I have burnt a lot of hackberry over the years. I would rate it just as good BTU wise as elm, and it splits a whole lost easier. In fact tree row/edge of field hackberry up to 30 to 36 inch splits as well as anything, 24 " and less are what I call one hit wonders.:chop: Better than elm, oak, mulberry. I'll take all you don't want :rock: do you want my address? :)

I agree, down here in the south hackberry (or sugarberry) is very easy to split. It must be different than the ones I have read about in this thread. It does get punky fast...but I burn it. In fact we are about to go work some land this weekend with red and white oak and hackberry. I find it puts off good heat.
 
I agree, down here in the south hackberry (or sugarberry) is very easy to split. It must be different than the ones I have read about in this thread. It does get punky fast...but I burn it. In fact we are about to go work some land this weekend with red and white oak and hackberry. I find it puts off good heat.

I have only taken a couple larger ones here, and my memory is hazy, other than I DO recall , in a general basis, real difficult species (and individual trees), and I concur, I don't have a memory of the sugarberry being all that hard to split, meaning it must have been easy. I don't get much in between, wood either splits OK or it sucks.

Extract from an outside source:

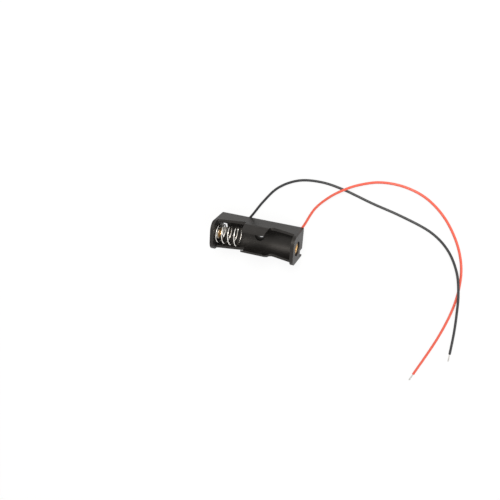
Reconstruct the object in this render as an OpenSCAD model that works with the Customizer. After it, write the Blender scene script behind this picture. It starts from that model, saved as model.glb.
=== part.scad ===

Edit: which must mean the true hackberry must be more difficult to split than the sugarberry down here.
 
I have only taken a couple larger ones here, and my memory is hazy, other than I DO recall , in a general basis, real difficult species (and individual trees), and I concur, I don't have a memory of the sugarberry being all that hard to split, meaning it must have been easy. I don't get much in between, wood either splits OK or it sucks.

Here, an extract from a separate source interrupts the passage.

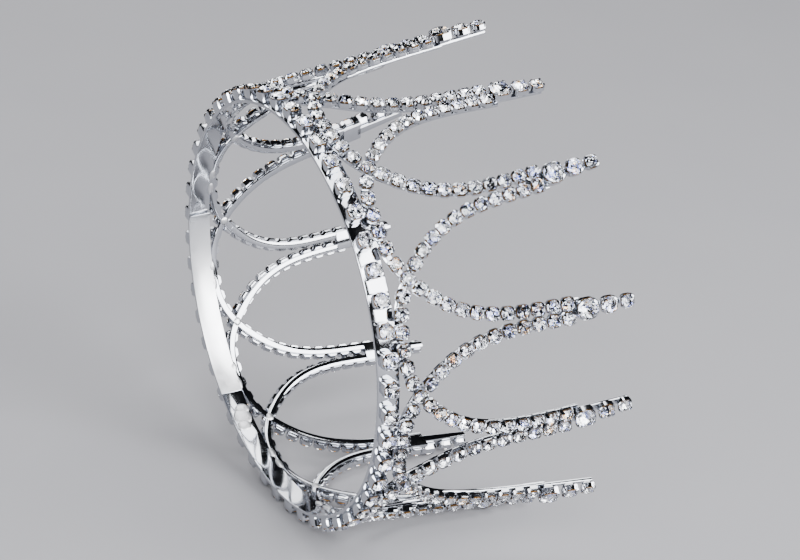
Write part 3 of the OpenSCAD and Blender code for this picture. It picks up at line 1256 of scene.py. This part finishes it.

Edit: which must mean the true hackberry must be more difficult to split than the sugarberry down here.

So you refer to it as sugarberry. Is it the same species, just southern folks call it something different or is it a truly different species? I don't find sugarberry on any wood BTU lists.
 
So you refer to it as sugarberry. Is it the same species, just southern folks call it something different or is it a truly different species? I don't find sugarberry on any wood BTU lists.


I believe it is a similar but different species. All in the same genus ( I just looked ), over 60 different species called that around the world....OK, here are the two we are discussing, US versions

Sugarberry

http://en.wikipedia.org/wiki/Celtis_laevigata

Hackberry

http://en.wikipedia.org/wiki/Celtis_occidentalis

As you can see, not a huge difference, so it could be commonly called one or the other based on anyone's area.
 
I believe it is a similar but different species. All in the same genus ( I just looked ), over 60 different species called that around the world....OK, here are the two we are discussing, US versions

Sugarberry

http://en.wikipedia.org/wiki/Celtis_laevigata

Hackberry

http://en.wikipedia.org/wiki/Celtis_occidentalis

As you can see, not a huge difference, so it could be commonly called one or the other based on anyone's area.


Thanks for the research zogger. Looks like the same tree to me. I would not hesitate to burn sugarberry. As I said above I like hackberry and prefer it to elm or the silver maples we have here.
 
Hackberry does not leave more ashes than most other woods.
Not thru with my experiments yet, but so far most wood (when burned dry) leaves about the same ratio of dry weight to ash weight.
Some, like walnut and basswood, appear to leave alot because the undisturbed ash is almost a grey replica of the wood but when poked the ash falls apart and in volume and weight is equal to most other woods.
The glaring exception is the aptly named Ash. It leaves a lot more ashes in both weight and volune than any wood tested so far.
 
Hackberry does not leave more ashes than most other woods.
Not thru with my experiments yet, but so far most wood (when burned dry) leaves about the same ratio of dry weight to ash weight.
Some, like walnut and basswood, appear to leave alot because the undisturbed ash is almost a grey replica of the wood but when poked the ash falls apart and in volume and weight is equal to most other woods.
The glaring exception is the aptly named Ash. It leaves a lot more ashes in both weight and volune than any wood tested so far.

Try your experiment with catalpa. When it burns the ashes are like sand and pack the most of any tree I have burned. Had a close to 3 footer and burned the whole tree one winter(POOR heat value burning the stuff) and the whole trees ashes basically fit into ONE 30 gallon trash can.
 
I've got quite a bit around here, not bad burning wood either, I cleaned up a split off branch for a guy at a funeral home, carpenter ants seem to love them around here same with ash and mullberry
 
Haven't been packing ashes down, just stiring them with a poker and measuring them as shoveled out. Bottle necks are getting the wood dry and finding the time and weather conditions to allow the complete burn of a load of wood. Don't have catalpa in the wood pile, I haven't taken one down in quite awhile.